AIM =
Return all of the entries exactly as written.

INPUT MATERIAL =
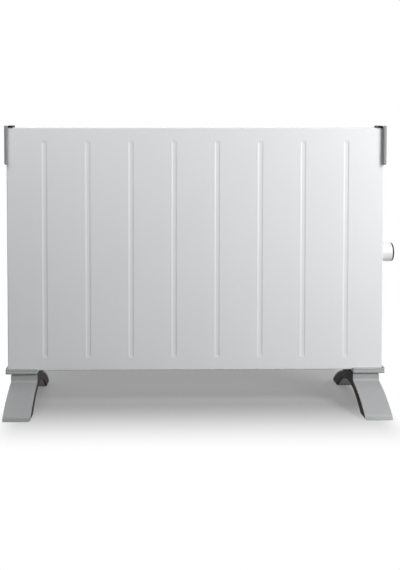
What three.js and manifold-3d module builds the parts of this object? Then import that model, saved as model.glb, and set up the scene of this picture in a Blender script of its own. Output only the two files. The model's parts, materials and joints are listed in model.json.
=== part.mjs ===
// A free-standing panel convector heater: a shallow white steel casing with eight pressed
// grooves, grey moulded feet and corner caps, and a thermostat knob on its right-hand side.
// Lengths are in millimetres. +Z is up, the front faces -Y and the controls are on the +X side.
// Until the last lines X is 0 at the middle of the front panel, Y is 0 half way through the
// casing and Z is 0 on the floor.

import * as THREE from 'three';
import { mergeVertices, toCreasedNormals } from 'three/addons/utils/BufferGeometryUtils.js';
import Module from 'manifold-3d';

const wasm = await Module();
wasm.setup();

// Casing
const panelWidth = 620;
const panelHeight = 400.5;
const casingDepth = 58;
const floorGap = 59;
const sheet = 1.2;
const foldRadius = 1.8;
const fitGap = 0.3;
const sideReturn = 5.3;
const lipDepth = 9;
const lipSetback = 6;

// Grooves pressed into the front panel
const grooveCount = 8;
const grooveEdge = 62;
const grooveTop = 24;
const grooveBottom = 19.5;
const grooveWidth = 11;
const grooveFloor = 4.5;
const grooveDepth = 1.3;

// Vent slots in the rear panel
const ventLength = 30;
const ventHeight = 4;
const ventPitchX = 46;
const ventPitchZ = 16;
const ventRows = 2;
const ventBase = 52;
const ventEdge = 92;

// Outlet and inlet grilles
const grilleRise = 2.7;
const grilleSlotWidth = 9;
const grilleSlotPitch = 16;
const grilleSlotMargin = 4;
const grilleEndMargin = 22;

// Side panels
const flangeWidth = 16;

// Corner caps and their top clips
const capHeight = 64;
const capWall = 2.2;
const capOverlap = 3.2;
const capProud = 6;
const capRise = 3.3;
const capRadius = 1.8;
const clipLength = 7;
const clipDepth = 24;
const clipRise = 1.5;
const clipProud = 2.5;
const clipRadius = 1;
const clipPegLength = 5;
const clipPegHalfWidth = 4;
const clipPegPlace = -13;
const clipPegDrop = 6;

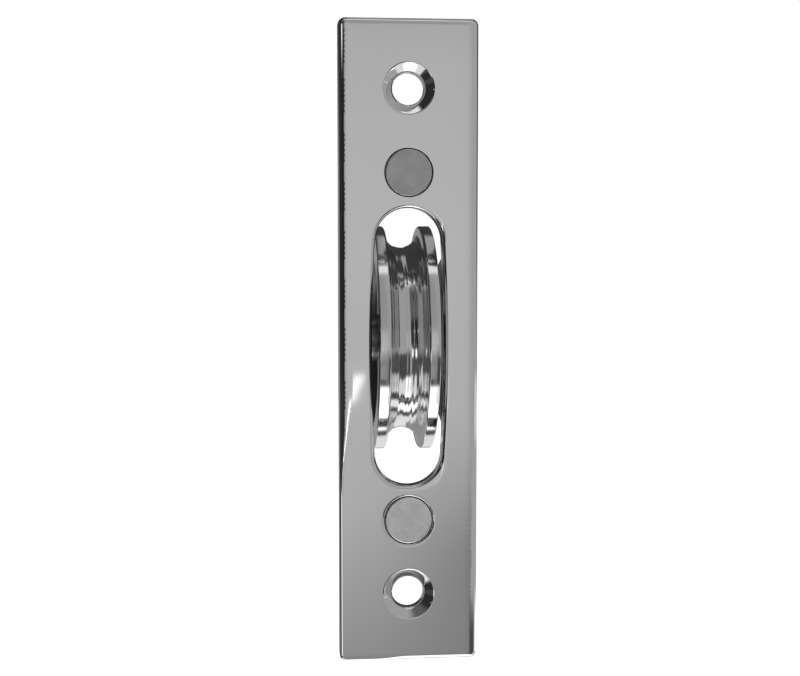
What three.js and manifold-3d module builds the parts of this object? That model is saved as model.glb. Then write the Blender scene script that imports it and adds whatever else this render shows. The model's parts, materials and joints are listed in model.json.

RESULT FOR THIS TASK =
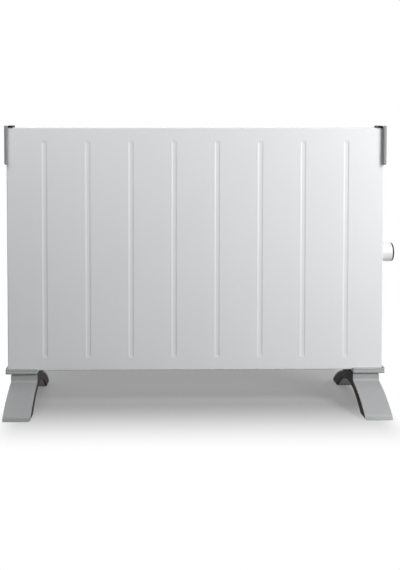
What three.js and manifold-3d module builds the parts of this object? Then import that model, saved as model.glb, and set up the scene of this picture in a Blender script of its own. Output only the two files. The model's parts, materials and joints are listed in model.json.
=== part.mjs ===
// A free-standing panel convector heater: a shallow white steel casing with eight pressed
// grooves, grey moulded feet and corner caps, and a thermostat knob on its right-hand side.
// Lengths are in millimetres. +Z is up, the front faces -Y and the controls are on the +X side.
// Until the last lines X is 0 at the middle of the front panel, Y is 0 half way through the
// casing and Z is 0 on the floor.

import * as THREE from 'three';
import { mergeVertices, toCreasedNormals } from 'three/addons/utils/BufferGeometryUtils.js';
import Module from 'manifold-3d';

const wasm = await Module();
wasm.setup();

// Casing
const panelWidth = 620;
const panelHeight = 400.5;
const casingDepth = 58;
const floorGap = 59;
const sheet = 1.2;
const foldRadius = 1.8;
const fitGap = 0.3;
const sideReturn = 5.3;
const lipDepth = 9;
const lipSetback = 6;

// Grooves pressed into the front panel
const grooveCount = 8;
const grooveEdge = 62;
const grooveTop = 24;
const grooveBottom = 19.5;
const grooveWidth = 11;
const grooveFloor = 4.5;
const grooveDepth = 1.3;

// Vent slots in the rear panel
const ventLength = 30;
const ventHeight = 4;
const ventPitchX = 46;
const ventPitchZ = 16;
const ventRows = 2;
const ventBase = 52;
const ventEdge = 92;

// Outlet and inlet grilles
const grilleRise = 2.7;
const grilleSlotWidth = 9;
const grilleSlotPitch = 16;
const grilleSlotMargin = 4;
const grilleEndMargin = 22;

// Side panels
const flangeWidth = 16;

// Corner caps and their top clips
const capHeight = 64;
const capWall = 2.2;
const capOverlap = 3.2;
const capProud = 6;
const capRise = 3.3;
const capRadius = 1.8;
const clipLength = 7;
const clipDepth = 24;
const clipRise = 1.5;
const clipProud = 2.5;
const clipRadius = 1;
const clipPegLength = 5;
const clipPegHalfWidth = 4;
const clipPegPlace = -13;
const clipPegDrop = 6;

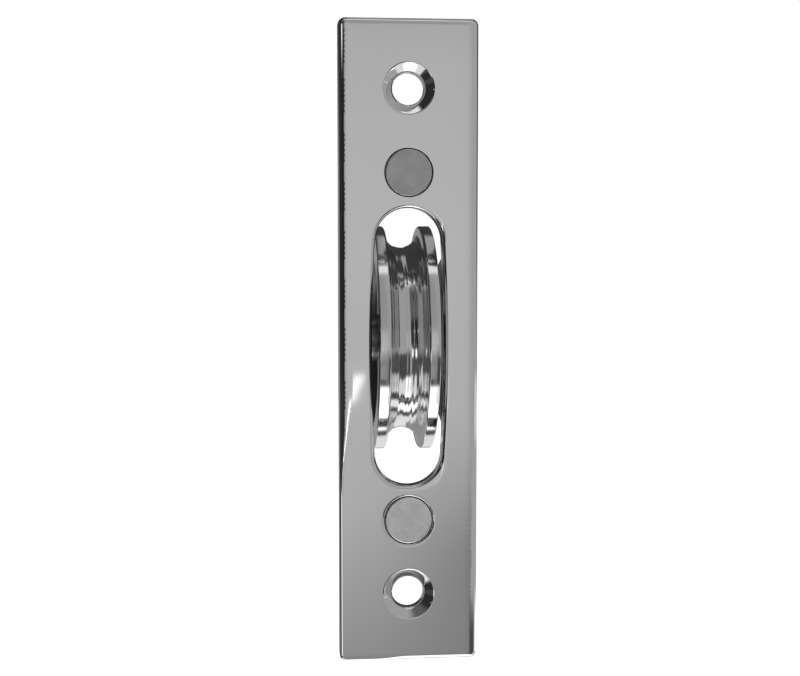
What three.js and manifold-3d module builds the parts of this object? That model is saved as model.glb. Then write the Blender scene script that imports it and adds whatever else this render shows. The model's parts, materials and joints are listed in model.json.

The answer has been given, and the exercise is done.